▶ **Task prompt**: What is needed is an exact copy of the lines from the line containing "for (const word" to the line containing "bpy.context.scene.collection.objects.link(empty)", both lines included, and nothing else.

## START Supplied information

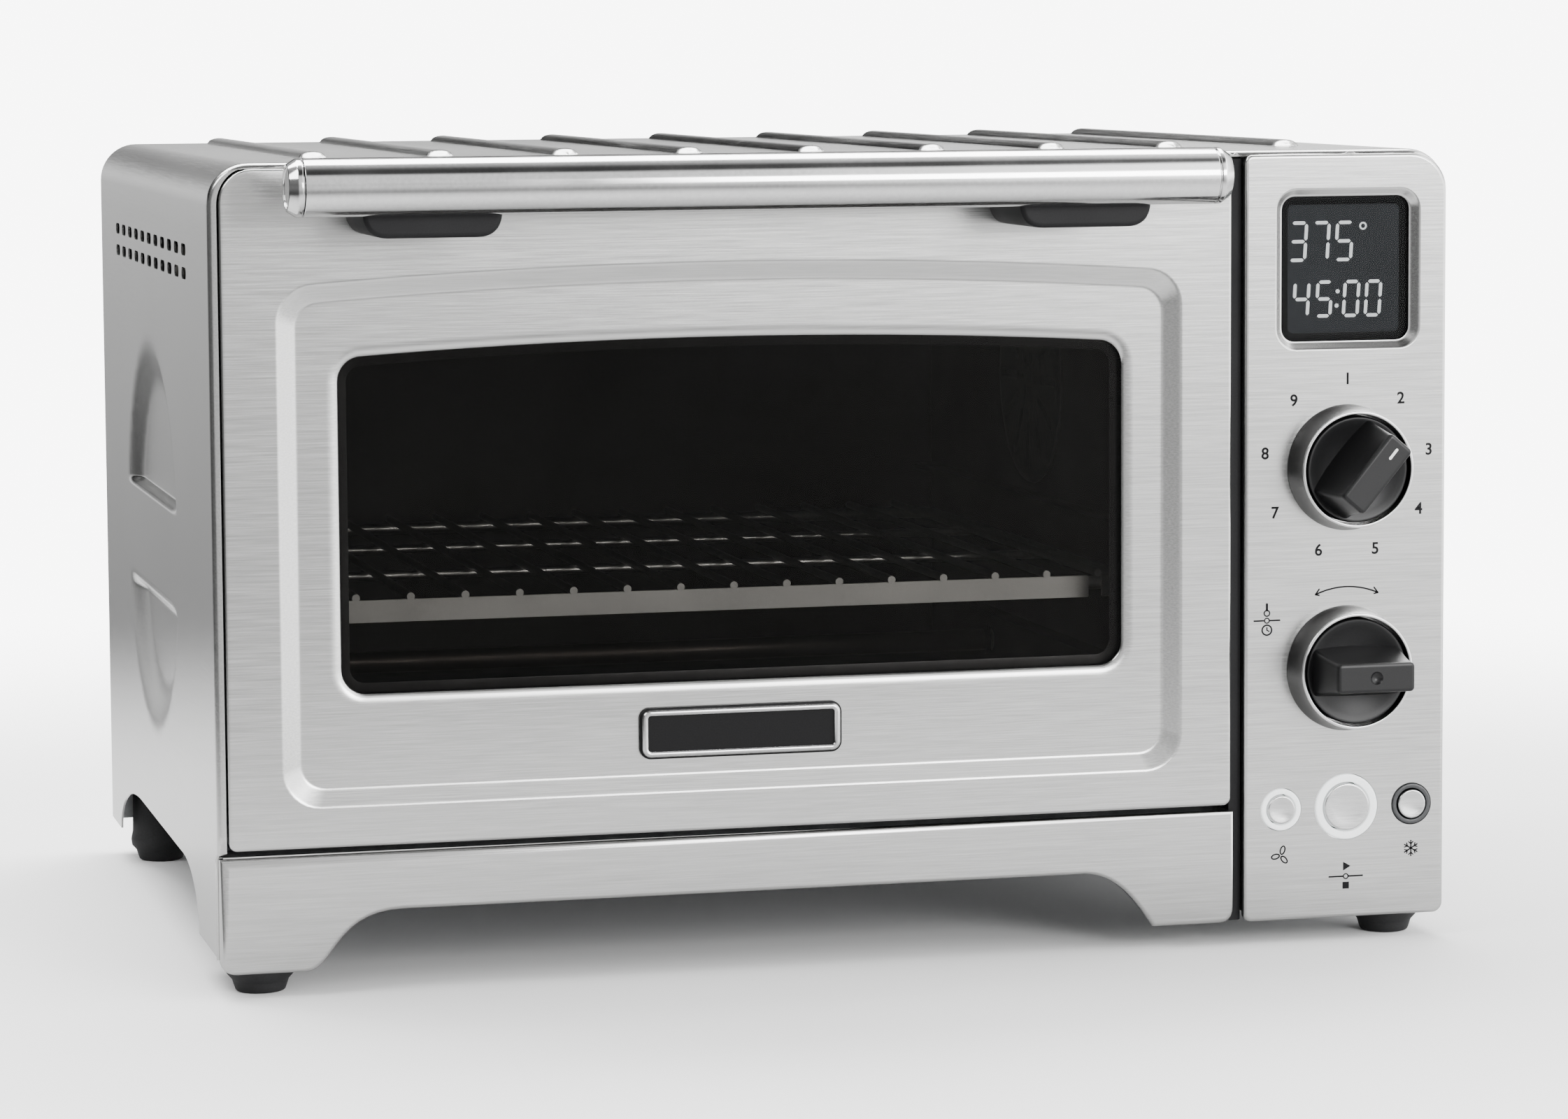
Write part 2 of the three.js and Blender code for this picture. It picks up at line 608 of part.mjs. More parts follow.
function namePlate() {
  const back = FACE + PRESS.depth - GAP;
  const half = PLATE.width / 2;
  const outline = roundedPoints(DOOR_X - half, DOOR_X + half, PLATE.z - PLATE.height / 2,
    PLATE.z + PLATE.height / 2, [3, 3, 3, 3]);
  return slab("y", outline, back - PLATE.thick, back);
}

// ---------------------------------------------------------------- controls
function knobCollar(z) {
  const a = FACE - GAP;
  const rim = FACE - KNOB.proud;
  const profile = [
    [4.5, a], [KNOB.base, a], [KNOB.rim, rim], [20.9, rim], [20.9, a - 1.4], [4.5, a - 1.4], [4.5, a],
  ];
  return turned("y", profile, [KNOB.x, 0, z], 28);
}

function knob(z, turn) {
  const disc = { front: FACE - KNOB.proud + 0.8, back: FACE - 2.4 - KNOB.push };
  return join(
    rod("y", 20, disc.front, disc.back, [KNOB.x, 0, z], 28),
    taperedBlade(KNOB.x, z, { y: disc.front + 1, width: 14, length: 37 },
      { y: FACE - KNOB.reach, width: 11, length: 30.2 }, turn));
}

// The upper knob and its shaft are one moulding.
function fixedKnob(z, turn) {
  return join(knob(z, turn), rod("y", KNOB.shaft, FACE - 6, FACE + 11, [KNOB.x, 0, z], 12));
}

// The lower knob slides on its shaft when it is pushed.
function slidingKnob(z, turn) {
  return cut(knob(z, turn),
    rod("y", KNOB.shaft + GAP, FACE - 8.2 - KNOB.push, FACE, [KNOB.x, 0, z], 12));
}

function knobShaft(z) {
  return rod("y", KNOB.shaft, FACE - 7.8, FACE + 11, [KNOB.x, 0, z], 12);
}

function encoder(z) {
  const a = FACE + 3.6;
  const bore = rod("y", 3.4, a - 1, a + 8, [KNOB.x, 0, z], 12);
  return box(KNOB.x - 7, KNOB.x + 7, a, a + 10, z - 7, z + 7).subtract(bore);
}

function displayWindow() {
  const { left, right, bottom, top } = SCREEN;
  return box(left + GAP, right - GAP, FACE + 2.4, FACE + 4.2, bottom + GAP, top - GAP);
}

function displayModule() {
  const { left, right, bottom, top } = SCREEN;
  return box(left - 3, right + 3, FACE + 4.5, FACE + 13, bottom - 4, top + 4);
}

function controlBoard() {
  const { left, right, bottom, top, front, thick } = BOARD;
  let body = box(left, right, front, front + thick, bottom, top);
  for (const { x } of [BUTTONS.left, BUTTONS.middle, BUTTONS.right]) {
    body = body.add(box(x - 3, x + 3, BUTTONS.switchTop, front + 0.5, BUTTONS.z - 3, BUTTONS.z + 3));
  }
  return body;
}

// A board on edge beside the cavity; its transformer, relays and heat sink stand on its inner face.
function powerBoard() {
  const { x, thick, front, back, bottom, top, parts } = POWER;
  const blocks = parts.map(([reach, y0, y1, z0, z1]) =>
    box(x - reach, x + thick / 3, y0, y1, z0, z1));
  return join(box(x, x + thick, front, back, bottom, top), ...blocks);
}

function buttonRing({ x, ring, cap }) {
  const front = FACE - 0.5;
  const profile = [
    [cap + GAP, front], [ring - 0.6, front], [ring, front + 0.5], [ring, FACE + 7],
    [cap + GAP, FACE + 7], [cap + GAP, front],
  ];
  return turned("y", profile, [x, 0, BUTTONS.z], 24);
}

function buttonCap({ x, cap }) {
  const front = FACE - 1.2;
  const stem = BUTTONS.switchTop - GAP - BUTTONS.travel;
  const profile = [
    [0, front], [cap - 0.7, front], [cap, front + 0.7], [cap, FACE + 5], [2.5, FACE + 5],
    [2.5, stem], [0, stem],
  ];
  return turned("y", profile, [x, 0, BUTTONS.z], 20);
}

// ---------------------------------------------------------------- assembly
place("cabinet_wrapper", "brushed", cabinetWrapper());
place("back_panel", "aluminised", backPanel());
place("base_panel", "brushed", basePanel());
place("floor_pan", "aluminised", floorPan());
place("foot_front_left", "rubber", foot(-FOOT.x, FOOT.front));
place("foot_front_right", "rubber", foot(FOOT.x, FOOT.front));
place("foot_rear_left", "rubber", foot(-FOOT.x, FOOT.back));
place("foot_rear_right", "rubber", foot(FOOT.x, FOOT.back));
place("cord_gland", "black", cordGland());
place("rear_spacer", "black",
  box(-SPACER.half, SPACER.half, REAR.back + GAP, REAR.reach, SPACER.low, SPACER.high));
for (const [word, [x, z]] of Object.entries(BACK_SCREWS)) {
  place(`back_screw_${word}`, "chrome",
    rod("y", SCREW.r, REAR.back + GAP, REAR.back + SCREW.head, [x, 0, z], 12));
}

place("front_frame", "aluminised", frontFrame());
place("cavity_liner", "aluminised", cavityLiner());
place("crumb_tray", "aluminised", crumbTray());
for (const [row, z] of Object.entries(HEATER.rows)) {
  for (const [spot, y] of Object.entries(HEATER.spots)) {
    place(`heater_${row}_${spot}`, "chrome", heater(y, z));
  }
}
place("thermostat_probe", "chrome", probe());
place("wire_rack", "chrome", wireRack());
place("fan_cover", "aluminised", fanCover());
place("fan_housing", "aluminised", fanHousing());
place("fan_wheel", "aluminised", fanWheel());
place("fan_motor", "black", fanMotor());

place("door_panel", "brushed", doorPanel());
place("door_glass", "glass", doorGlass(FACE + GLASS.set));
place("door_inner_glass", "glass", doorGlass(FACE + DOOR.depth - GLASS.thick));
place("door_inner_frame", "aluminised", doorInnerFrame());
place("name_plate", "black", namePlate());
place("handle_bar", "polished", handleBar());
for (const [word, side] of [["left", -1], ["right", 1]]) {
  place(`handle_cap_${word}`, "polished", handleCap(side));
  place(`handle_bracket_${word}`, "black", handleBracket(side));
  place(`hinge_bracket_${word}`, "chrome", hingeBracket(side));
  place(`hinge_arm_${word}`, "chrome", hingeArm(side));
}

place("control_panel", "brushed", controlPanel());
place("divider_strip", "black", box(DIVIDER.left, PANEL.left - GAP, DIVIDER.front, DIVIDER.back,
  DIVIDER.bottom, DIVIDER.top));
place("display_window", "glass", displayWindow());
place("display_module", "black", displayModule());
place("control_board", "board", controlBoard());
place("power_board", "board", powerBoard());
for (const [word, z] of [["upper", KNOB.upper], ["lower", KNOB.lower]]) {
  place(`knob_collar_${word}`, "polished", knobCollar(z));
  place(`encoder_${word}`, "black", encoder(z));
}
place("knob_upper", "black", fixedKnob(KNOB.upper, THREE.MathUtils.degToRad(40)));
place("knob_lower", "black", slidingKnob(KNOB.lower, THREE.MathUtils.degToRad(90)));
place("knob_shaft_lower", "chrome", knobShaft(KNOB.lower));
for (const word of ["left", "middle", "right"]) {
  place(`button_ring_${word}`, word === "right" ? "black" : "ring", buttonRing(BUTTONS[word]));
  place(`button_${word}`, "brushed", buttonCap(BUTTONS[word]));
}

export default oven;
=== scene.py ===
# Countertop toaster oven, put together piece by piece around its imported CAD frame.
# Outlines are drawn in millimetres and stored in metres.
import math

import bmesh
import bpy
from mathutils import Matrix, Vector


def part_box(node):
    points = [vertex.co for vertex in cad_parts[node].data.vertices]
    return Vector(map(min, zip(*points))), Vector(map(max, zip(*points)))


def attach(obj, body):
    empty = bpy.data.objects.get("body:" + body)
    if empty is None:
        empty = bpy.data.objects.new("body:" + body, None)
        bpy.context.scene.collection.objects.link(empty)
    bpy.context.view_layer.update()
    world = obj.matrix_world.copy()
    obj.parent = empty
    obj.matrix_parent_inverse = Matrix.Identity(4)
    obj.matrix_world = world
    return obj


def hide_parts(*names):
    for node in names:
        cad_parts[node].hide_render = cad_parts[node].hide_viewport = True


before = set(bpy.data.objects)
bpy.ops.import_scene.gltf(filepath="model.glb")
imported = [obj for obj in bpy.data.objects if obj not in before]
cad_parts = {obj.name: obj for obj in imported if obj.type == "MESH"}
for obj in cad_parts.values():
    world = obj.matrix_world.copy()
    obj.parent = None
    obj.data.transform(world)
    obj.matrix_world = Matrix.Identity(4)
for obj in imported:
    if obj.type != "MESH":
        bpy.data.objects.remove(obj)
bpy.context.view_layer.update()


# ---------------- camera
# A long portrait lens a little above the handle, from the oven's front left.
def placed(name, data):
    """A new object in the scene that holds the data."""
    obj = bpy.data.objects.new(name, data)
    bpy.context.collection.objects.link(obj)
    return obj


camera = bpy.data.cameras.new("camera")
camera.lens, camera.sensor_width, camera.shift_y = 111.58, 36.0, -0.05
camera_yaw, camera_dip, camera_roll = 14.213, 5.236, 0.363
viewpoint = placed("camera", camera)
viewpoint.matrix_world = (
    Matrix.Translation((-0.4610, -1.8690, 0.3449))
    @ Matrix.Rotation(math.radians(-camera_yaw), 4, "Z")
    @ Matrix.Rotation(math.radians(90 - camera_dip), 4, "X")
    @ Matrix.Rotation(math.radians(-camera_roll), 4, "Z"))
bpy.context.scene.camera = viewpoint


# ---------------- studio
# A pale floor, a white room and soft boxes, as for a catalogue picture.
def linear(code):
    """An sRGB hex colour as the linear colour that shaders take."""
    channels = []
    for shift in (16, 8, 0):
        value = ((code >> shift) & 255) / 255
        channels.append(value / 12.92 if value <= 0.04045 else ((value + 0.055) / 1.055) ** 2.4)
    return (*channels, 1.0)


def add(tree, kind, inputs=None, **settings):
    """Adds a node; each input takes a value or another node's output."""
    node = tree.nodes.new(kind)
    for key, value in settings.items():
        setattr(node, key, value)
    for key, value in (inputs or {}).items():
        if isinstance(value, bpy.types.NodeSocket):
            tree.links.new(value, node.inputs[key])
        else:
            node.inputs[key].default_value = value
    return node


def remap(tree, value, low, high, to_low=0.0, to_high=1.0, **settings):
    """Turns a value's span from low to high into a span of its own."""
    return add(tree, "ShaderNodeMapRange", {
        "Value": value, "From Min": low, "From Max": high, "To Min": to_low, "To Max": to_high},
        **settings).outputs[0]


def shades(tree, value, first, last, *between):
    """Colours picked by a value; each is a place from 0 to 1 with its colour."""
    node = add(tree, "ShaderNodeValToRGB", {"Fac": value})
    stops = node.color_ramp.elements
    for stop, (place, colour) in zip(stops, (first, last)):
        stop.position, stop.color = place, colour
    for place, colour in between:
        stops.new(place).color = colour
    return node.outputs["Color"]


def noise(tree, coords, scale, **more):
    """A cloudy value; `scale` is how many clouds fit in a metre."""
    return add(tree, "ShaderNodeTexNoise", {"Vector": coords, "Scale": scale, **more}).outputs["Fac"]


def finish(name, sockets):
    """A material with one Principled shader; sockets are its uniform values."""
    made = bpy.data.materials.new(name)
    made.use_nodes = True
    tree = made.node_tree
    tree.nodes.clear()
    shader = add(tree, "ShaderNodeBsdfPrincipled", sockets)
    add(tree, "ShaderNodeOutputMaterial", {"Surface": shader.outputs["BSDF"]})
    return made, tree, shader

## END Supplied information

▶ **Written answer**:
for (const word of ["left", "middle", "right"]) {
  place(`button_ring_${word}`, word === "right" ? "black" : "ring", buttonRing(BUTTONS[word]));
  place(`button_${word}`, "brushed", buttonCap(BUTTONS[word]));
}

export default oven;
=== scene.py ===
# Countertop toaster oven, put together piece by piece around its imported CAD frame.
# Outlines are drawn in millimetres and stored in metres.
import math

import bmesh
import bpy
from mathutils import Matrix, Vector


def part_box(node):
    points = [vertex.co for vertex in cad_parts[node].data.vertices]
    return Vector(map(min, zip(*points))), Vector(map(max, zip(*points)))


def attach(obj, body):
    empty = bpy.data.objects.get("body:" + body)
    if empty is None:
        empty = bpy.data.objects.new("body:" + body, None)
        bpy.context.scene.collection.objects.link(empty)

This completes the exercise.